【W杯戦士の肖像】18歳の乾貴士が選手権予選の真っただ中に反町ジャパン入り。周りが見せた反応は?
日本代表の乾貴士 写真:徳原隆元/(C)Takamoto TOKUHARA
世界に通用するタレントを輩出する――野洲高らしさを物語るエピソード。
[ロシアW杯 GL] 日本 – コロンビア/2018年6月19日/サランスク
2006年11月、野洲高校3年生の乾貴士が北京五輪を目指す反町康治監督(現・松本)率いるU-21日本代表に選ばれた。18歳の高校生、日本対韓国のホーム&アウェーの親善試合2連戦での抜擢だった。
しかし、その時期は高校選手権の滋賀県予選の真っただ中。しかも、ちょうど重要な準決勝と決勝が重なっていた。乾は日程的に強行出場ができるものの、移動を含め心身ともに相当な負担がかかる。もしも負けてしまえば……この代表戦があったからだ、と理由にされてしまうような状況だった。
しかも北京五輪予選の本番ではなく、テストマッチの2試合である。何もこのタイミングで呼ぶ必要性はなく、むしろ野洲高としても迷惑だったのではないだろうか?
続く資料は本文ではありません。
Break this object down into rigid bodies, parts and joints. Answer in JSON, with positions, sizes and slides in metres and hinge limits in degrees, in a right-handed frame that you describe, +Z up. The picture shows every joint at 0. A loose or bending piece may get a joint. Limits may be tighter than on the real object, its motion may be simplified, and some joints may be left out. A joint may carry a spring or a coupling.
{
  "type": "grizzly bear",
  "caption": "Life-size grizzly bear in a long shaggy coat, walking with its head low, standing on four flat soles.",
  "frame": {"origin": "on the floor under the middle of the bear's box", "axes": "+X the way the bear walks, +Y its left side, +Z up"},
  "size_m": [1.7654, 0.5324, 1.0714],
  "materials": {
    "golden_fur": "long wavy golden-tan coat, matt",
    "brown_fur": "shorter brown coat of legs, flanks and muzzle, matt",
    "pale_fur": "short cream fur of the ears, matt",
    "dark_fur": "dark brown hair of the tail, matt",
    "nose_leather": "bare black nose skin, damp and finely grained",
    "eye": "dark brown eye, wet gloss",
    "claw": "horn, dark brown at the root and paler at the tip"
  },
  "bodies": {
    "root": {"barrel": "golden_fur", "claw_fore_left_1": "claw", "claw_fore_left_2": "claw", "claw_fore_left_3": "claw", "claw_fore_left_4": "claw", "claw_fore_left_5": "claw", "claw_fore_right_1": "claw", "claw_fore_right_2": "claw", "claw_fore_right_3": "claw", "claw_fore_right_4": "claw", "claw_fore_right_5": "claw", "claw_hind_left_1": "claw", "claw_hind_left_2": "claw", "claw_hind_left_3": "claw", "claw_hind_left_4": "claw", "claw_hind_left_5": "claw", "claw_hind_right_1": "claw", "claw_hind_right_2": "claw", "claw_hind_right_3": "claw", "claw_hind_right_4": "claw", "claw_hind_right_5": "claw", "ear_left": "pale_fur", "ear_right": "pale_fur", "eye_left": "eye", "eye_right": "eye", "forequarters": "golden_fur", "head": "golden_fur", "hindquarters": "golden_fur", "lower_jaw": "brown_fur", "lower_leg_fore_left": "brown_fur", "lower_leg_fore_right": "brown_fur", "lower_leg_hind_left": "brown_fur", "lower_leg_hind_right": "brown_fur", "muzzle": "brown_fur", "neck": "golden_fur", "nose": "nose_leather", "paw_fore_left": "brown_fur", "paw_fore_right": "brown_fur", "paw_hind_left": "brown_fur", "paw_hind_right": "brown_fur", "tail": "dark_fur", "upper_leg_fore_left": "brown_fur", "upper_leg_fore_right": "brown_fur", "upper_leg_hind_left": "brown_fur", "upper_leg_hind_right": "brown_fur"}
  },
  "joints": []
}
「世界で活躍する選手を輩出する」。常に語っていた野洲の山本佳司監督(現・同校総監督)だが本音はどうなのか……。
しかし、やはり野洲高は、選手の「未来」を見据えていた。
その代表入りの報告を受けたとき、山本監督は「おめでとう!」と乾を心から祝福した。そして、野洲高のチームメイトも「すごい!」「頑張ってこい!」と快く送り出したという。
山本監督もまた日本を代表する「タレント=個」を育てるというスタンスは、やはり一切ブレず、この反町ジャパン入りを喜んだ。そのように背中を押された乾は韓国戦の2試合で途中出場し、変化を加えるドリブルを披露。しっかりインパクトを残した。そして結果的に野洲高は選手権の滋賀県大会を勝ち抜き、出場権を獲得することもできた。
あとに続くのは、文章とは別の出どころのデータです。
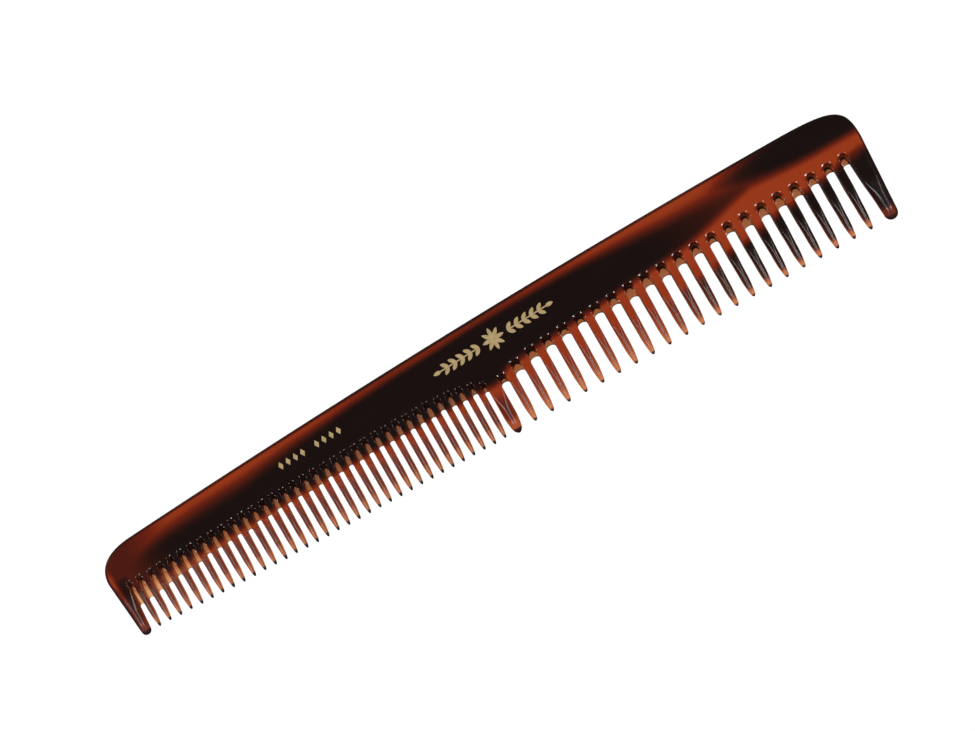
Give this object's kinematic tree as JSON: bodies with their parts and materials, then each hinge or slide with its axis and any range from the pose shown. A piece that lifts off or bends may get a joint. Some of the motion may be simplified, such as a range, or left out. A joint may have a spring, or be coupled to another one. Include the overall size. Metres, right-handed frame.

とはいえ、前回選手権覇者として臨んだ選手権は3回戦で、山崎亮平(現・柏)、米倉恒貴(現・G大阪)のいた八千代に1-4という大差で敗れた。乾が一矢報いるシュートを決めたが、「この1年は本当にさまざまなプレッシャーがあった」と山本監督は言っていた。
ただ一方で乾は「フィジカルや体力、自分に足りないところがはっきりと分かった」と自身の課題を挙げ、さらに「負けたけれど、最後まで野洲高らしい楽しいサッカーを見せられた」と悔しさを噛み締めつつ最後は笑った。
このときから小さな枠に収まる、小さな世界で満足するような選手ではなかった。
まず選手としての能力と魅力を備えていたうえで、そのように向上心を駆り立てる環境も整っていた。
「なんだか、ここにいる自分が不思議な感じがするんですよね。(ケガで別メニューが続いたが)でも、本番にはしっかり戻せます」
ワールドカップのメンバー発表を前にそう語っていた乾は、有言実行とばかりにW杯直前の親善試合のパラグアイ戦で2ゴール――。初戦のコロンビア戦にしっかり照準を合わせてきた。
変わらぬサッカー小僧。変わらぬ向上心。もっとたくさんの人たちの後押しを受けて、それを力に変えて、乾貴士にとって、ここからまた新たなる旅が始まる。